Task details => Every line of the data must be copied exactly.

- - - - - - -

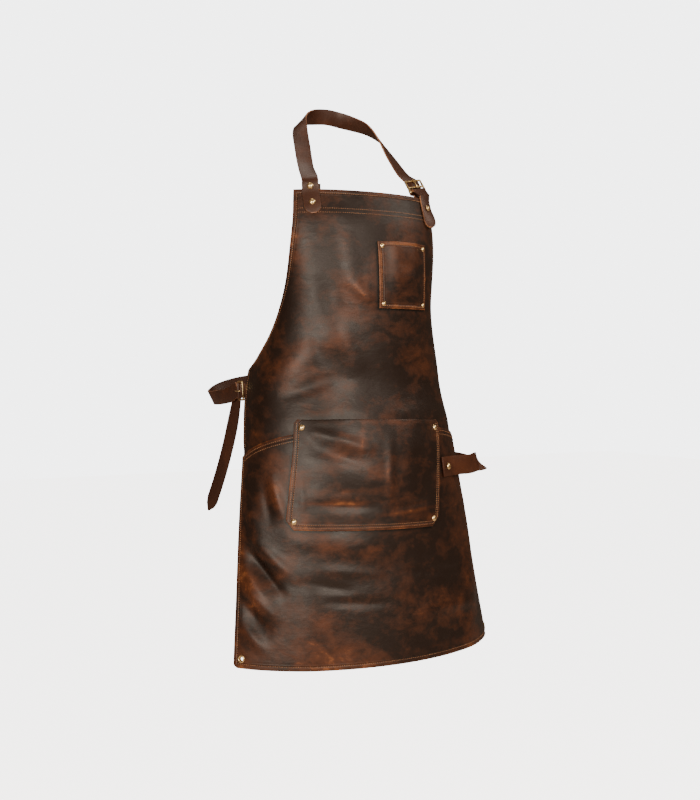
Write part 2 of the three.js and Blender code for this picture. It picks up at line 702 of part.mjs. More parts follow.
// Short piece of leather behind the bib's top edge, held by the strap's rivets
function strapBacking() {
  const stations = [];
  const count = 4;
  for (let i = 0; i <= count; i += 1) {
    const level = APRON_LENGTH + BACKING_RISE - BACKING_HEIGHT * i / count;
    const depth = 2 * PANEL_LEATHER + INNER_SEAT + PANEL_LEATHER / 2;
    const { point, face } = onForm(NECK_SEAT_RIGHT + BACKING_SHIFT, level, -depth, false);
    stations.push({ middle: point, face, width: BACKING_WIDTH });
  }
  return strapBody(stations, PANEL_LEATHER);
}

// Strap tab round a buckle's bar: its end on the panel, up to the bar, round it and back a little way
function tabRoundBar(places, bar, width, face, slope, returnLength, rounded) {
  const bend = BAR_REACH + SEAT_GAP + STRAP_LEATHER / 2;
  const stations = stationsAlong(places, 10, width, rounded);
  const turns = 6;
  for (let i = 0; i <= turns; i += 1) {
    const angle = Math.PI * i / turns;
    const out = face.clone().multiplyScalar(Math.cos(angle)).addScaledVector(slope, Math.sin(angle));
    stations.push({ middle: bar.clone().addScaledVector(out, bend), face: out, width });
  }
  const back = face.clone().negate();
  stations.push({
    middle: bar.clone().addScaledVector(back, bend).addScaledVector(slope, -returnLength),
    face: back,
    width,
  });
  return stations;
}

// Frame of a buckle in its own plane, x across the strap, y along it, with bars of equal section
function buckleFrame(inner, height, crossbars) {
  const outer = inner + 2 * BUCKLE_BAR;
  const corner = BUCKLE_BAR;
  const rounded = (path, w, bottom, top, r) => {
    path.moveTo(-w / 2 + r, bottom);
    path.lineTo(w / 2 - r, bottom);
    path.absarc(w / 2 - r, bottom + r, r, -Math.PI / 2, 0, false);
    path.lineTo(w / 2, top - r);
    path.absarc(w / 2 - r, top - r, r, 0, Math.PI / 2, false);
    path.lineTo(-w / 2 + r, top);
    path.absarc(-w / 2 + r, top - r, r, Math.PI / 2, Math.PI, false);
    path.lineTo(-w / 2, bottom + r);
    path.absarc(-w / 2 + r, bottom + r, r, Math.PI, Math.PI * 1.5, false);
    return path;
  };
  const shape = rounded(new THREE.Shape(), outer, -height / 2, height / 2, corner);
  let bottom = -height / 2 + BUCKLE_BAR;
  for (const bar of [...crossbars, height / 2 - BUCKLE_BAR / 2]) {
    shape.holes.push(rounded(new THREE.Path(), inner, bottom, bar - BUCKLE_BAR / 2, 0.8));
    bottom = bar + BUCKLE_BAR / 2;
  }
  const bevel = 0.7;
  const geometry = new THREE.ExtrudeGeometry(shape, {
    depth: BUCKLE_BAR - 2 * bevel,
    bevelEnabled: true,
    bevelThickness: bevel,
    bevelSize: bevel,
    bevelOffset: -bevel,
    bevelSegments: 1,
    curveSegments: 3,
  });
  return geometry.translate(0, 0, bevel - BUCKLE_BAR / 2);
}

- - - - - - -

Worked solution =>
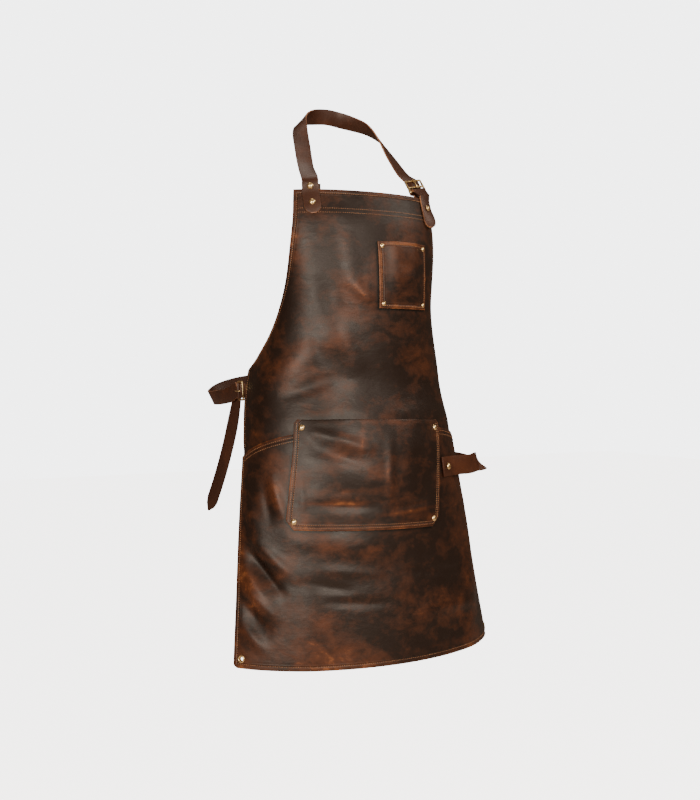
Write part 2 of the three.js and Blender code for this picture. It picks up at line 702 of part.mjs. More parts follow.
// Short piece of leather behind the bib's top edge, held by the strap's rivets
function strapBacking() {
  const stations = [];
  const count = 4;
  for (let i = 0; i <= count; i += 1) {
    const level = APRON_LENGTH + BACKING_RISE - BACKING_HEIGHT * i / count;
    const depth = 2 * PANEL_LEATHER + INNER_SEAT + PANEL_LEATHER / 2;
    const { point, face } = onForm(NECK_SEAT_RIGHT + BACKING_SHIFT, level, -depth, false);
    stations.push({ middle: point, face, width: BACKING_WIDTH });
  }
  return strapBody(stations, PANEL_LEATHER);
}

// Strap tab round a buckle's bar: its end on the panel, up to the bar, round it and back a little way
function tabRoundBar(places, bar, width, face, slope, returnLength, rounded) {
  const bend = BAR_REACH + SEAT_GAP + STRAP_LEATHER / 2;
  const stations = stationsAlong(places, 10, width, rounded);
  const turns = 6;
  for (let i = 0; i <= turns; i += 1) {
    const angle = Math.PI * i / turns;
    const out = face.clone().multiplyScalar(Math.cos(angle)).addScaledVector(slope, Math.sin(angle));
    stations.push({ middle: bar.clone().addScaledVector(out, bend), face: out, width });
  }
  const back = face.clone().negate();
  stations.push({
    middle: bar.clone().addScaledVector(back, bend).addScaledVector(slope, -returnLength),
    face: back,
    width,
  });
  return stations;
}

// Frame of a buckle in its own plane, x across the strap, y along it, with bars of equal section
function buckleFrame(inner, height, crossbars) {
  const outer = inner + 2 * BUCKLE_BAR;
  const corner = BUCKLE_BAR;
  const rounded = (path, w, bottom, top, r) => {
    path.moveTo(-w / 2 + r, bottom);
    path.lineTo(w / 2 - r, bottom);
    path.absarc(w / 2 - r, bottom + r, r, -Math.PI / 2, 0, false);
    path.lineTo(w / 2, top - r);
    path.absarc(w / 2 - r, top - r, r, 0, Math.PI / 2, false);
    path.lineTo(-w / 2 + r, top);
    path.absarc(-w / 2 + r, top - r, r, Math.PI / 2, Math.PI, false);
    path.lineTo(-w / 2, bottom + r);
    path.absarc(-w / 2 + r, bottom + r, r, Math.PI, Math.PI * 1.5, false);
    return path;
  };
  const shape = rounded(new THREE.Shape(), outer, -height / 2, height / 2, corner);
  let bottom = -height / 2 + BUCKLE_BAR;
  for (const bar of [...crossbars, height / 2 - BUCKLE_BAR / 2]) {
    shape.holes.push(rounded(new THREE.Path(), inner, bottom, bar - BUCKLE_BAR / 2, 0.8));
    bottom = bar + BUCKLE_BAR / 2;
  }
  const bevel = 0.7;
  const geometry = new THREE.ExtrudeGeometry(shape, {
    depth: BUCKLE_BAR - 2 * bevel,
    bevelEnabled: true,
    bevelThickness: bevel,
    bevelSize: bevel,
    bevelOffset: -bevel,
    bevelSegments: 1,
    curveSegments: 3,
  });
  return geometry.translate(0, 0, bevel - BUCKLE_BAR / 2);
}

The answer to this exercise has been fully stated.